The square shape is one of those details that sounds minor until you use it. On a slanted desk or crowded workspace, round pencils love to roll away at the exact moment inspiration appears. Düller’s square pencils stay put more reliably. That small practical advantage makes the set feel less fussy and more professional.
The set also works well for journaling and planning. If you keep a bullet journal, design notebook, garden planner, or travel diary, thirty-six colors are enough to create headers, icons, maps, borders, and small illustrations. A blue pencil can mark water, green can mark parks or plants, red can mark reminders, and gold can be reserved for important notes or tiny decorative moments. Gold should not be overused, of course. Gold is like hot sauce: wonderful in the right amount, alarming when dumped everywhere.
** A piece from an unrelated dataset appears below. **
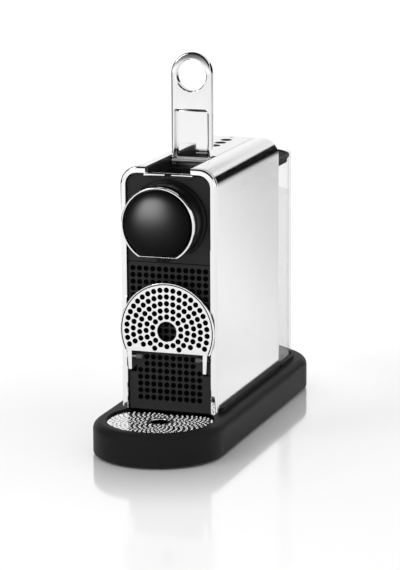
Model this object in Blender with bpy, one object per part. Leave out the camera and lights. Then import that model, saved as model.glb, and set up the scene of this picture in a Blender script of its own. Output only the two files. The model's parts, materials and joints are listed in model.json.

One of the best experiences with this set is making a personal color chart. Draw a grid, label each color, and test light, medium, and heavy pressure. Then try blending pairs: yellow into green, pink into purple, blue into gray, brown into orange. This simple exercise teaches you how the pencils behave and makes future projects easier. It also turns the first hour with the set into a relaxing creative warm-up.
For beginners, the Düller 36 Colored Pencils Set can make art feel approachable. There is no intimidating wall of 150 colors. There is no complicated setup. You only need paper, a sharpener, and a little patience. For experienced users, the pleasure comes from the design, portability, and curated palette. It is a set that invites small, frequent acts of creativity: a leaf in the corner of a notebook, a color study for a room, a handmade birthday card, or a calm evening coloring session after a long day.
The main lesson from using a set like this is simple: better tools do not magically make better art, but they do make you want to sit down and practice. That matters. Creativity often starts with reducing friction. When the pencils look good, feel good, and are easy to reach, you are more likely to use them. And the more you use them, the better your color sense becomes.
Final Verdict
The Düller 36 Colored Pencils Set is a refined, design-forward colored pencil collection for people who appreciate beauty, order, and practical creativity. It may not replace a large professional studio set for every advanced artist, but it offers something equally valuable: a thoughtful everyday drawing experience.
With its 36-color palette, distinctive square shape, minimalist presentation, and design heritage, Düller turns a familiar art supply into something special. It is ideal for sketching, journaling, coloring, design work, and gifting. If your desk could use a little more color and a little less chaos, this set is a very stylish place to start.